Most students who sat the PISA 2015 test expressed a broad interest in science topics and recognised the important role that science plays in their world; but only a minority of students reported that they participate in science activities. Boys and girls, and students from advantaged and disadvantaged backgrounds, often differ in the ways they engaged with science and envisaged themselves working in science‑related occupations later on. Gender related differences in science engagement and career expectations appear more related to disparities in what boys and girls think they are good at and is good for them, than to differences in what they actually can do. Parents and teachers can challenge gender stereotypes about science‑related activities and occupations to allow girls and boys to achieve their potential. To support every student’s engagement with science, they can also help students become more aware of the range of career opportunities that are made available with training in science and technology.

For disadvantaged students and those who struggle with science, additional resources, targeted to students or schools with the greatest needs, can make a difference in helping students acquire a baseline level of science literacy and develop a lifelong interest in the subject.
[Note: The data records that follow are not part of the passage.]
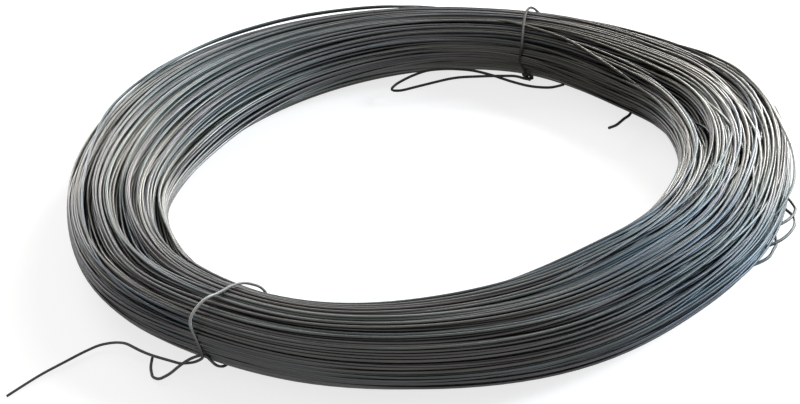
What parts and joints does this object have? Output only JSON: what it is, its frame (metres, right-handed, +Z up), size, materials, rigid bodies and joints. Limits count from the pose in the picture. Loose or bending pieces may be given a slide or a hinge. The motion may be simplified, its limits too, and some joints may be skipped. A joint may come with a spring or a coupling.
{
  "type": "tied coil of annealed iron wire",
  "caption": "Low round coil of dark annealed iron wire lying flat, drawn in by twisted wire ties with loose tails.",
  "frame": {"origin": "on the coil's own axis, on the floor that it lies on", "axes": "+Z up along the coil's axis, +X to the right and +Y away from the side where the twisted front tie is"},
  "size_m": [0.5939, 0.5694, 0.0497],
  "materials": {
    "coil_wire": "dark annealed iron with a thin oxide skin, half bright where it was drawn",
    "tie_wire": "dark annealed iron with a thin oxide skin"
  },
  "bodies": {
    "root": {"wire_coil": "coil_wire", "front_tie": "tie_wire", "back_tie": "tie_wire"}
  },
  "joints": []
}
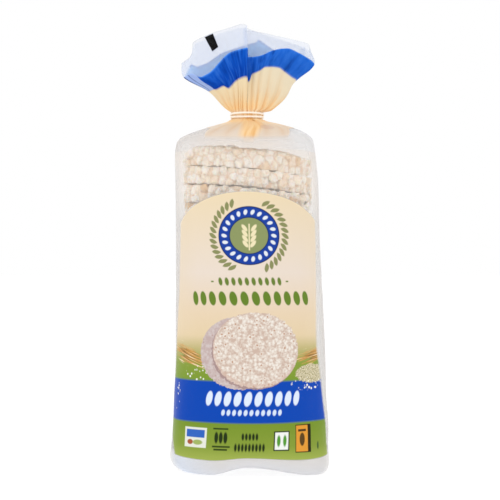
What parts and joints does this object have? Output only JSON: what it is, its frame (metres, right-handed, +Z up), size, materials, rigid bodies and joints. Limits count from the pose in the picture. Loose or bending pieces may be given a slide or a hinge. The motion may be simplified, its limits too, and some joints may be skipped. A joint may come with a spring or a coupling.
{
  "type": "bag of puffed rice cakes",
  "caption": "Tall stack of round puffed rice cakes in a printed clear film bag, standing on its folded bottom, with the gathered mouth tied by a twist tie and fanned out above it.",
  "frame": {"origin": "centre of the footprint of the whole pack's bounding box, on the surface it stands on", "axes": "+Z up along the stack of cakes, the printed front faces -Y, +X to the right of a person facing the front"},
  "size_m": [0.1128, 0.1022, 0.3155],
  "materials": {
    "printed_film": "satin",
    "twist_tie": "matte"
  },
  "bodies": {
    "root": {"bag_of_rice_cakes": "printed_film", "twist_tie": "twist_tie"}
  },
  "joints": []
}
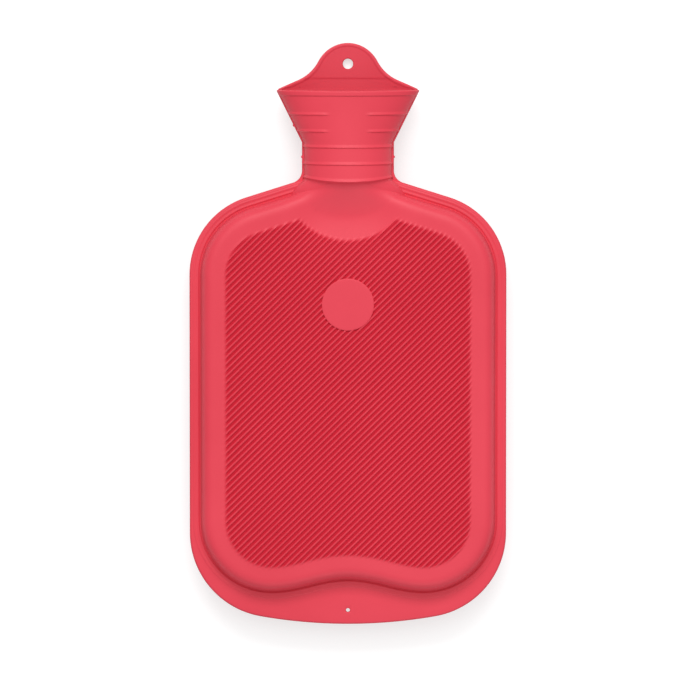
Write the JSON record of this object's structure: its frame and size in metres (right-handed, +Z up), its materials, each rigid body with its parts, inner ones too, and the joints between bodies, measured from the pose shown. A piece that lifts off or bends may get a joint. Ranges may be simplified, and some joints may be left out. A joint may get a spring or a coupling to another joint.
{
  "type": "hot water bottle",
  "caption": "Ribbed rubber hot water bottle with a filling funnel, a hanging tab and a screw stopper that unscrews and lifts out.",
  "frame": {"origin": "centre of the flat that the bottle lies on, in the middle of its outline", "axes": "+X across the bag, +Y along it from the flap to the hanging tab, +Z up from its smooth back to its ribbed front"},
  "size_m": [0.2, 0.367, 0.0413],
  "materials": {
    "red_rubber": "satin moulded rubber",
    "insert_plastic": "satin",
    "stopper_plastic": "semi-gloss moulded",
    "washer_rubber": "matte"
  },
  "bodies": {
    "bottle": {"bottle": "red_rubber", "neck_insert": "insert_plastic"},
    "washer": {"washer": "washer_rubber"},
    "stopper": {"stopper": "stopper_plastic"}
  },
  "joints": [
    {"name": "stopper_rise", "type": "slide", "parent": "bottle", "child": "washer", "axis": [0, 1, 0], "range_m": [0, 0.0525]},
    {"name": "stopper_turn", "type": "hinge", "parent": "washer", "child": "stopper", "pos_m": [0, 0.1205, 0.021], "axis": [0, 1, 0], "range_deg": [0, 3780]}
  ],
  "couplings": [
    {"joint": "stopper_rise", "follows": "stopper_turn", "m_per_rad": 0.00079577}
  ]
}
All students, whether immigrant or non‑immigrant, advantaged or disadvantaged, would also benefit from a more limited application of policies that sort students into different programme tracks or schools, particularly if these policies are applied in the earliest years of secondary school. Giving students more opportunities to learn science will help them to learn to “think like a scientist” – a skill that has become all but essential in the 21st century, even if students choose not to work in a science‑related career later on.